:: Task goal ::
Output the entries verbatim, including every line.
* START Supplied information *
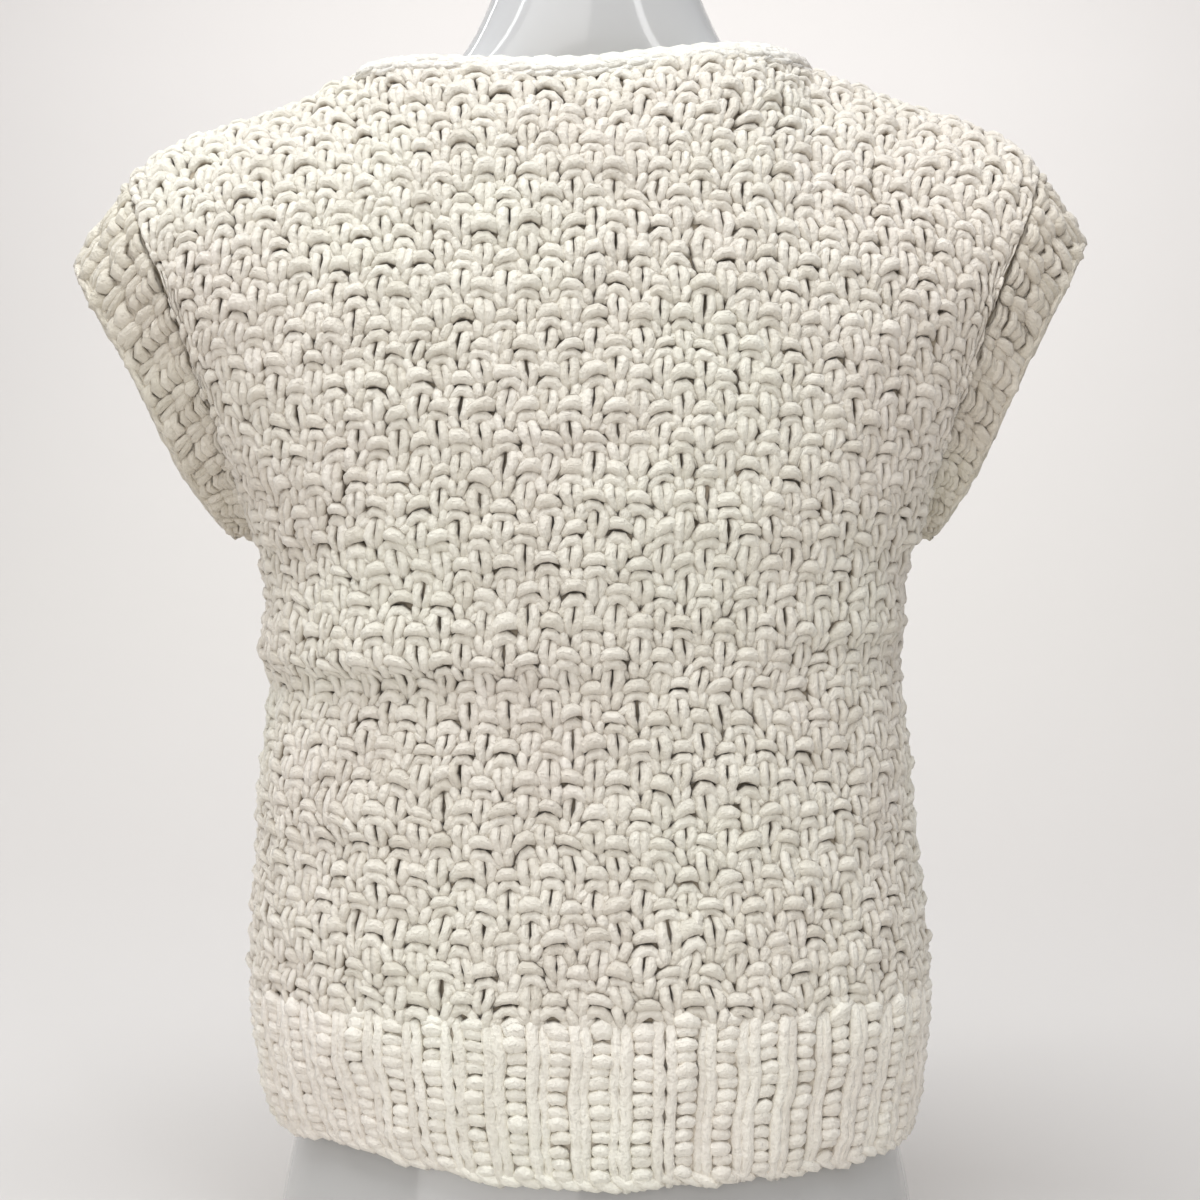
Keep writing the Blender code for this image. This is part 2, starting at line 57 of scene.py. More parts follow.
BODY_WALL = 0.0060          # thickness of the knit
SEAM = 0.0003               # gap between two pieces that are sewn together
BAND_SEAM = 0.0008          # the same round an armhole, where the cloth twists
JOINT_INSET = 0.0064        # middle of the edges' joint, in from the corner of the neck
LAP_RISE = 0.0090           # the right front passes this far over the left one
HEM_Z = 0.076
RIB_TOP_Z = 0.150
UNDERARM_Z = 0.377
TUBE_HEIGHT = UNDERARM_Z - HEM_Z
RIB_TOP_V = (RIB_TOP_Z - UNDERARM_Z) / TUBE_HEIGHT
TILT = 0.014                # the right shoulder hangs this much higher, as a slope
NECK_TILT = 0.050           # and so does the neck's edge, between its two sides
WIDEN = 1.25                # over 1 moves the side out late to the shoulder corner
ROUND_BACK = 0.75           # under 1 makes the curve from the underarm to the neck full
OPEN_ROW = 0.42             # share of a row's turn at the side that the armhole takes away
OPEN_EARLY = 0.7            # under 1 opens it soon above the underarm
ROW_SAG = 2.2               # rows fall towards the armhole by this power of u
RIDGE_PULL = 4              # how late the rows take the line of the shoulder seam
ARMHOLE_BACK = 0.078        # how far the armhole's edge lies behind the shoulder seam
ARMHOLE_FRONT = 0.070
ARMHOLE_SOFT = 0.52         # under 1 makes the armhole's bottom round
SLOPE_STEP = 0.002          # step in u and v that the cloth's slope is measured over
ASIDE = 0.05                # step in u or v from a free edge into its cloth

RINGS = table(
    "height half_width back front shift squareness",
    (0.076, 0.1690, 0.1160, 0.1150, 0.001, 2.05), (0.098, 0.1740, 0.1180, 0.1180, 0.002, 2.10),
    (0.150, 0.1780, 0.1200, 0.1230, 0.003, 2.30), (0.216, 0.1740, 0.1160, 0.1240, 0.005, 2.30),
    (0.264, 0.1710, 0.1130, 0.1240, 0.006, 2.30), (0.318, 0.1670, 0.1130, 0.1260, 0.006, 2.30),
    (0.350, 0.1675, 0.1150, 0.1290, 0.006, 2.30), (0.377, 0.1720, 0.1170, 0.1310, 0.006, 2.30),
)
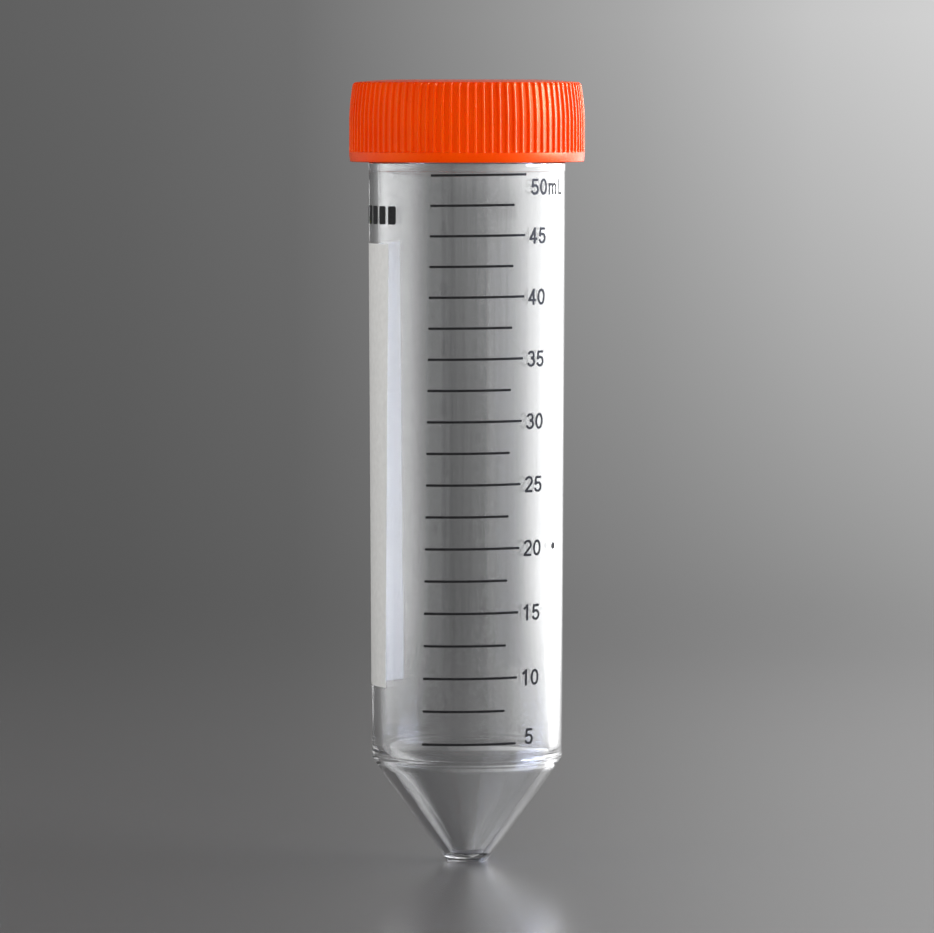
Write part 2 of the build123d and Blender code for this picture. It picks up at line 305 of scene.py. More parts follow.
* END Supplied information *
:: Result of the exercise ::
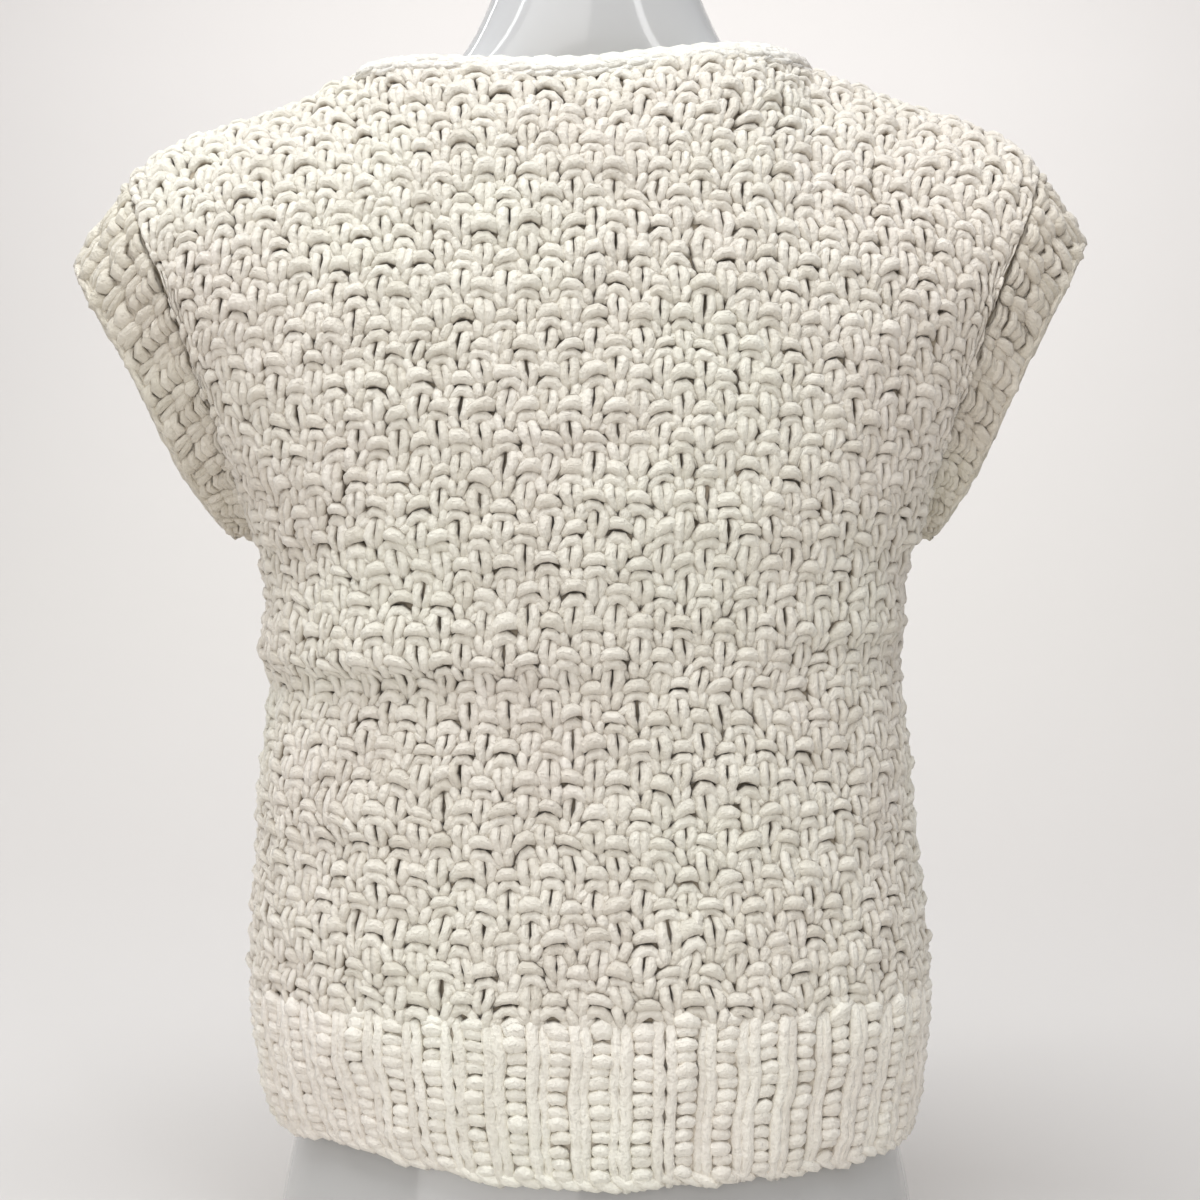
Keep writing the Blender code for this image. This is part 2, starting at line 57 of scene.py. More parts follow.
BODY_WALL = 0.0060          # thickness of the knit
SEAM = 0.0003               # gap between two pieces that are sewn together
BAND_SEAM = 0.0008          # the same round an armhole, where the cloth twists
JOINT_INSET = 0.0064        # middle of the edges' joint, in from the corner of the neck
LAP_RISE = 0.0090           # the right front passes this far over the left one
HEM_Z = 0.076
RIB_TOP_Z = 0.150
UNDERARM_Z = 0.377
TUBE_HEIGHT = UNDERARM_Z - HEM_Z
RIB_TOP_V = (RIB_TOP_Z - UNDERARM_Z) / TUBE_HEIGHT
TILT = 0.014                # the right shoulder hangs this much higher, as a slope
NECK_TILT = 0.050           # and so does the neck's edge, between its two sides
WIDEN = 1.25                # over 1 moves the side out late to the shoulder corner
ROUND_BACK = 0.75           # under 1 makes the curve from the underarm to the neck full
OPEN_ROW = 0.42             # share of a row's turn at the side that the armhole takes away
OPEN_EARLY = 0.7            # under 1 opens it soon above the underarm
ROW_SAG = 2.2               # rows fall towards the armhole by this power of u
RIDGE_PULL = 4              # how late the rows take the line of the shoulder seam
ARMHOLE_BACK = 0.078        # how far the armhole's edge lies behind the shoulder seam
ARMHOLE_FRONT = 0.070
ARMHOLE_SOFT = 0.52         # under 1 makes the armhole's bottom round
SLOPE_STEP = 0.002          # step in u and v that the cloth's slope is measured over
ASIDE = 0.05                # step in u or v from a free edge into its cloth

RINGS = table(
    "height half_width back front shift squareness",
    (0.076, 0.1690, 0.1160, 0.1150, 0.001, 2.05), (0.098, 0.1740, 0.1180, 0.1180, 0.002, 2.10),
    (0.150, 0.1780, 0.1200, 0.1230, 0.003, 2.30), (0.216, 0.1740, 0.1160, 0.1240, 0.005, 2.30),
    (0.264, 0.1710, 0.1130, 0.1240, 0.006, 2.30), (0.318, 0.1670, 0.1130, 0.1260, 0.006, 2.30),
    (0.350, 0.1675, 0.1150, 0.1290, 0.006, 2.30), (0.377, 0.1720, 0.1170, 0.1310, 0.006, 2.30),
)
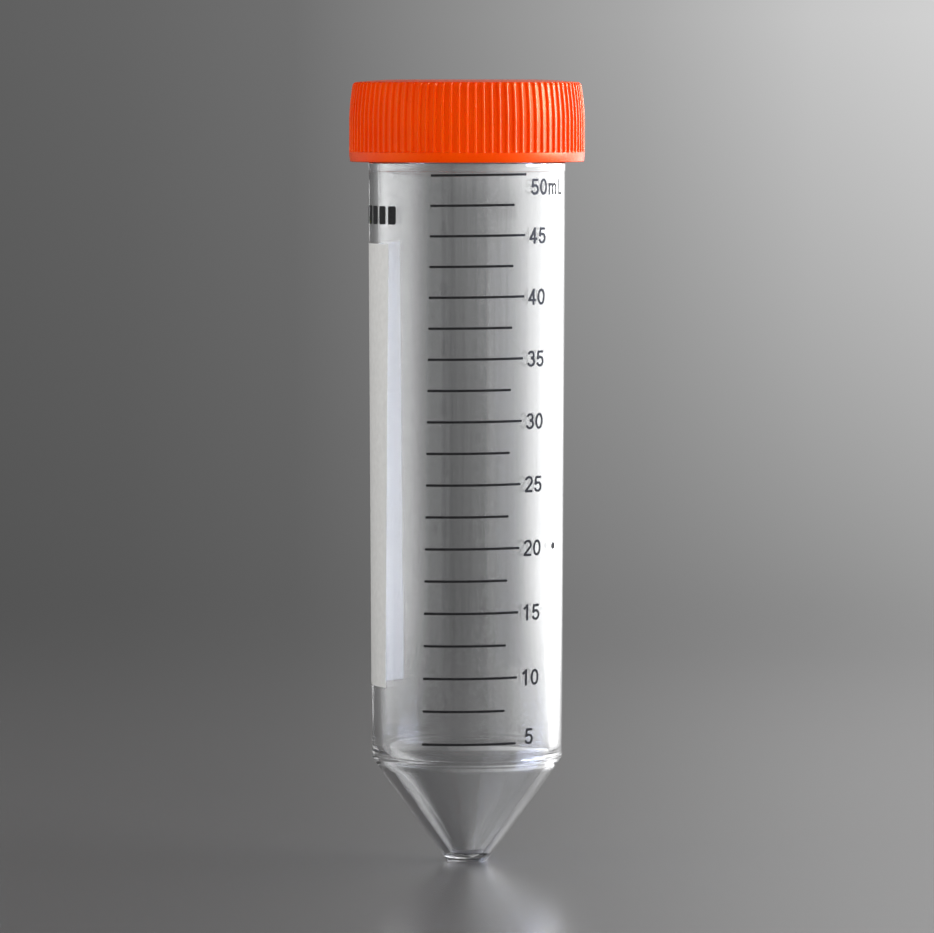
Write part 2 of the build123d and Blender code for this picture. It picks up at line 305 of scene.py. More parts follow.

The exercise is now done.